The next document I would take your Honour to is No 14. That is page 191 of the exhibit. It is a CISNET document, a newspaper article from Reuters in December 1992. We say it is generally favourable to Chinese Christian refugee applicants. Page 192, the last three paragraphs, bearing in mind that other documents show that a significant number of Christians are ethnic Chinese as well, that is something that impacts more on Herijanto and Muin, who are ethnic Chinese Christians, than Lie, who is ethnic Chinese Buddhist. It is only relevant there in Lie in the context of the ethnic Chinese passage, but in terms of the attacks against the Christians, that is also an attack, we say, against the ethnic Chinese.
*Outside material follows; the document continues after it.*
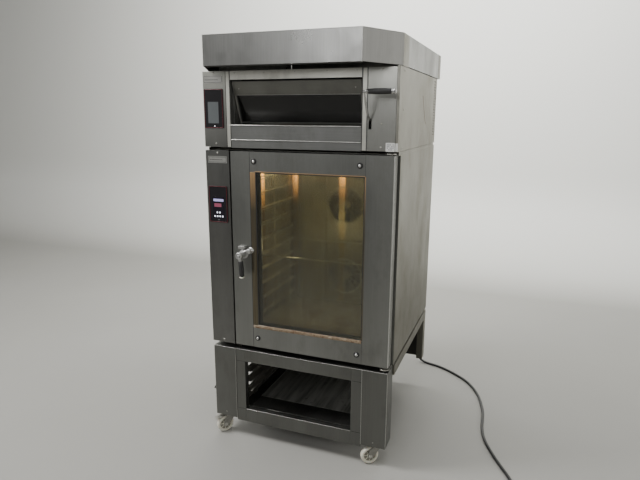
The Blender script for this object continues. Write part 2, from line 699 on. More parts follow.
def smooth_path(points, steps=6):
    """Catmull-Rom points between the given ones."""
    path = []
    last = len(points) - 1
    for i in range(last):
        a, b, c, d = points[max(i - 1, 0)], points[i], points[i + 1], points[min(i + 2, last)]
        for s in range(steps):
            t = s / steps
            path.append(0.5 * (2 * b + (c - a) * t + (2 * a - 5 * b + 4 * c - d) * t * t
                               + (3 * b - a - 3 * c + d) * t ** 3))
    return path + [points[-1]]


FRONTWARD = Vector((0, -1, 0))
RIGHTWARD = Vector((1, 0, 0))
UPWARD = Vector((0, 0, 1))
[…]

The next document is 15, page 193. That is also in Herijanto and Muin. We say it is mostly favourable generally to ethnic Chinese applicants. The “old forces of stability are undermined” it says in the second paragraph and it talks again about the riots in Medan that went for 10 days in the nation’s third‑largest city:
They underline the sense of unpredictability that now exists in Indonesia as different groups step up competition for power in the post‑Suharto world, clearly on the horizon –
The next document is 16, page 196. I must say, while it is not adverse generally speaking, it is only slightly favourable. That is from The Economist of 17 April 1993. Its significance on the first and second page there is recognition by a future leader of Indonesia, Mr Wahid, at the bottom of the first page, 196, where in the second‑last sentence on that page:
He believes that there is every chance that Indonesia’s traditionally tolerant strain of Islam could take a narrower, harsher line.
Over the page, Mr Wahid speaking of a letter he wrote to the then President:
warning him that unless steps were taken Indonesia threatened to become “another Algeria” within ten years.
These comments were made in 1993. On page 198 under the heading “The Chinese puzzle”, there is discussion there about the fragile nature of Indonesian society and the “traditional antagonism towards the Chinese”. That is in the second‑last paragraph. Over the page at 199, third paragraph:
Chinese-Indonesians suffered disproportionately in the…..1960s –
That paragraph we rely on and the last paragraph:
a severe test of the strains within Indonesian society. It may even raise old questions about the unity of the Indonesian state itself.
That is going over the page to 200.
In the next document we rely on, document No 18, this is from December 1995, TAPOL Bulletin, printed from CISNET. Generally speaking, your Honour, the whole document is very favourable to ethnic Chinese. In short it speaks about a riot which was precipitated by two chocolate bars and a thirteen‑year‑old girl who went shopping with some school friends. She suffered punishment which is set out in the second paragraph from a shop owner and she was forced to clean the toilets and take off her scarf. As the day wore on, anti‑Chinese sentiment became the main issue for large crowds of people that developed. The next day riots occurred and ethnic Chinese people were the target. Those two pages we rely on in total as being favourable to Chinese applicants, showing one incident can precipitate violence on a large scale. This is a town in West Java, Purwakarta. It also deals with the inability of the State to provide protection. Your Honour will see on page 202 in the last paragraph, incidents like this riot can easily erupt anywhere in Indonesia. The last sentence:
Such a situation can easily ignite anti‑Chinese sentiments because many of the shops and businesses in towns like –
those two towns –
are owned by ethnic Chinese.
The next document is 19. This is a four-page document which appears to be a printout from a computer but not CISNET. It is a Sydney Morning Herald article from 1 February 1997.
HER HONOUR: Exhibit page?
MR ROBINSON: Pages 203 to 206, your Honour. We categorise this article as mostly favourable. It is the description of the character of another anti‑Chinese riot, destruction of homes, the frequency of these riots, the volatility of what is termed the “lower classes” and the connection to the power struggle. The person interviewed there says “eventually, the nation will burn” in the last line. We rely on the whole of that, your Honour. That is also 19 in Herijanto. It is not referred to in Muin.
The next document we rely on is Lie Part B No 20. It is also Herijanto No 20 and it is not referred to in Muin. That is mostly adverse, your Honour, but there is material in there that is partly favourable. It shows yet another location for anti‑Chinese riots – this is at 207 – more riots in Jakarta. It shows a connection between economic grievances and attacks on Chinese, so the passages that appear there are the third paragraph, last sentence, and the next paragraph which shows yet another incident that precipitated trouble:
when a Chinese woman objected to the pre‑dawn clamour made by children of local Muslim families…..But it seems there are many kinds of sparks that can start a conflagration in Indonesia at present.
Then there is talk of other riots.
No 22 is the document at page 211. “Under the Volcano” is the heading of the article and it is an article that appeared in the Far Eastern Economic Review in March 1997. Generally speaking, I will not take your Honour to the detail of it except the paragraph on the first page:
Taken to the extreme, these feelings can erupt into violence. In recent months, four major riots have occurred across Java thrusting obscure towns –
such as those listed there –
into world headlines. Some of the violence has been aimed at homes, businesses, and places of worship belonging to ethnic Chinese – a historical target of economic resentment in Indonesia.
MR BASTEN: Yes. That would obviously assist, and I might refine my thoughts about the inferences in the same period. If your Honour pleases.
HER HONOUR: Very well. I will adjourn until 10 o’clock tomorrow.